A fan painting of Guybrush ThreepwoodA more explicit way of seeing this is when a story is told in person. One should always make the most of their medium in all circumstances. I have another blog post precisely about that. When telling a story in person, it’s usually a good idea to tell it in such a way that the person (or people) you’re telling it to can interrupt. Actually, scripted stories in which a story is told very ofter use that technique. If someone who’s telling a story in person in a way that could allow interruptions outright rejections them, for example by saying something like, “Please, don’t interrupt me. I‘m telling the story”, they are simply neglecting their mediam.

Adventure games reverse the order in which that participation occurs in the story. Instead of leaving places where to say, “guess what happens now?”, they are constantly saying, “Guess what happens now?”

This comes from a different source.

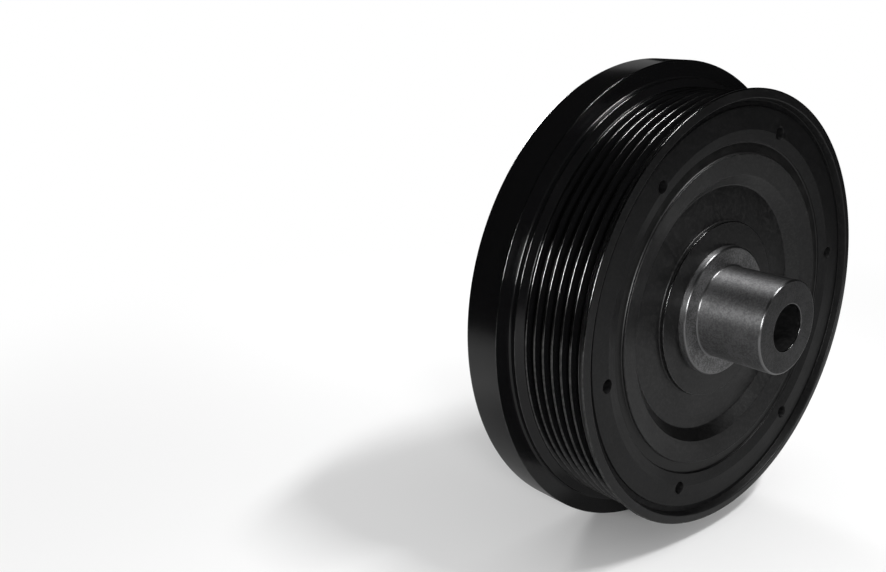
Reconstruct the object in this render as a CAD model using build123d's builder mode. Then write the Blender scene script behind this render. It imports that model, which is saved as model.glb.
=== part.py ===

Unlike games like the Professor Leyton series, an excellent series of games, but not adventure games, in actual adventure games, the story is not present to frame the puzzles, but the puzzles are present to enhance interaction with the story. Tim Schafer’s Day of the Tentacle provide an excellent example of puzzles that work to enhance storytelling-focused gameplay. While action games give players the opportunity to direct fighting parts, or the navigating part of stories in an interactive format, adventure games let players play with the “Guess what’s next?” part. There’s more to it of course, but this is the main spirit that drives them.

So, in short, adventure games are a digital medium that is centered on the part of storytelling that makes us feel like saying, “Let me see if I can guess what happens next.”